The "clash of civilizations" seems inevitable. Yet even this clash,
with all its inherent contradictions and paradoxes, remains a true lie.
The
coming confrontation will remain true so long as we continue to believe in the
paradox that liberal democratic values are applicable in their totality to the
rest of the world, while they define the unique civilization of the West. The
other can not be reduced down to particulate religious essences, let alone
essences which are fundamentally opposed to our own "secular" core.
It is imperative to question the taxonomy of cultures so crucial to the theory
of the clash of civilizations. We will forever be astonished at who "they"
are and what "they" do.

Participants in the debate have
failed to re-examine the most fundamental assumptions and characterizations
regarding the constructed enemy.

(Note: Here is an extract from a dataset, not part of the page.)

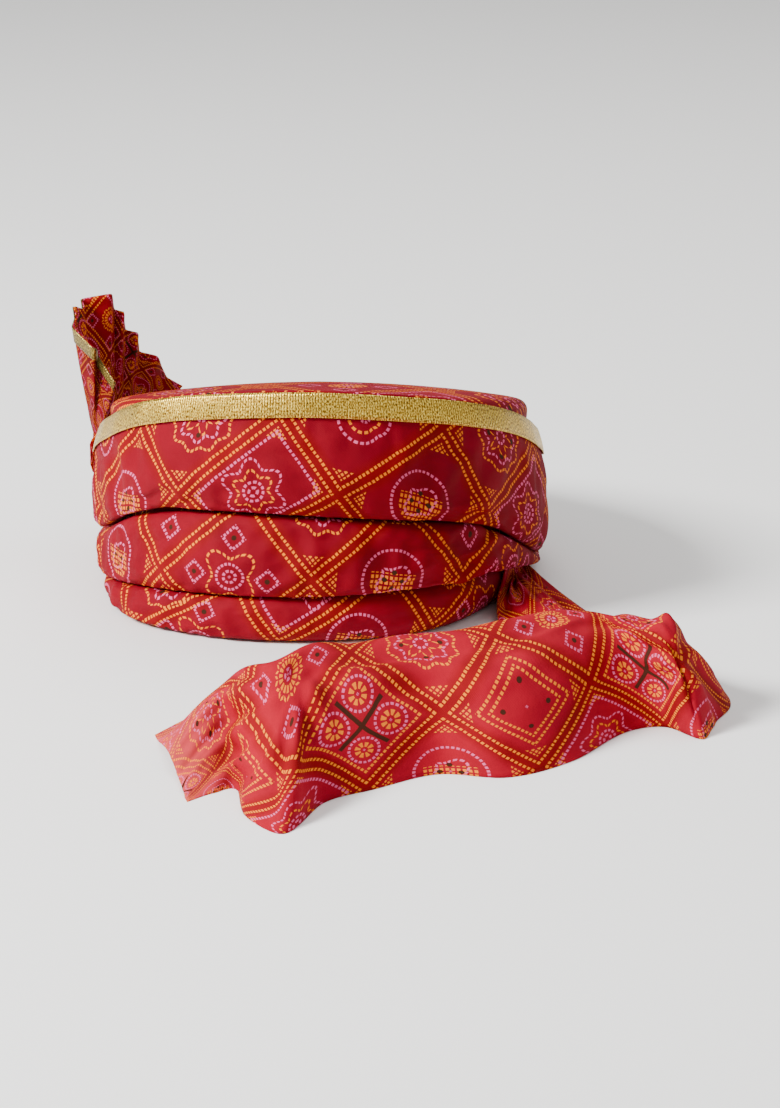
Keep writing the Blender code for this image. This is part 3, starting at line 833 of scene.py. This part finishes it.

This is most obvious in relation to "Islamic
terrorists." The very existence of this term illustrates the dangerous and
often intentional lie that Islam is associated in its very essence with
terrorism and authoritarianism.

There are terrorists who are Muslim. They often embed their motivations and goals in a particular construction of "Islam." It is painfully ironic that when they do so they play into the deliberate obfuscations of politicians with vested interests in promoting the fear of a confrontation of civilizations. It is less ironic that the interests of the vast majority of Muslims should align with the interests of the non-Muslim West. Both groups must strive to understand that the real enemy is not only terrorism itself, but also the political and religious inveiglers who associate it with Islam.